Looking at the facts from the news report, we might assume that the registration for the dump truck would be in the employer’s name. Under G.S 20-71.1, this registration could be offered as prima facie evidence that the dump truck “was then being operated by and under the control of a person for whose conduct the owner was legally responsible, for the owner's benefit, and within the course and scope of his employment.” The prima facie evidence would permit, but not compel, a finding of an agency relationship between the driver and the employer, even if the defendant/employer presented no rebuttal evidence.
However, given the facts reported in the news, the employer would presumably want to present evidence showing that the dump truck was not being driven in the course of the driver’s employment.
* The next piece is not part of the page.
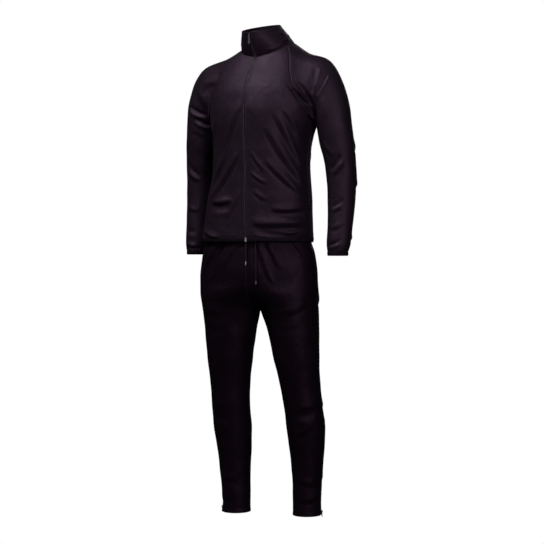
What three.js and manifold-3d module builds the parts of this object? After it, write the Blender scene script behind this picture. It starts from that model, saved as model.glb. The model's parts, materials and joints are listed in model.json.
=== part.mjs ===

In fact, the driver was no longer employed by the employer at the time he was driving the dump truck since the news reports that the stealing of the dump truck was prompted by the man’s firing. Furthermore, even if he had still been employed by the employer, the report that the man stole the dump truck and used it as a get-away vehicle after committing robbery would indicate that the operation was clearly outside the scope of his employment, and not “under the control” of the employer.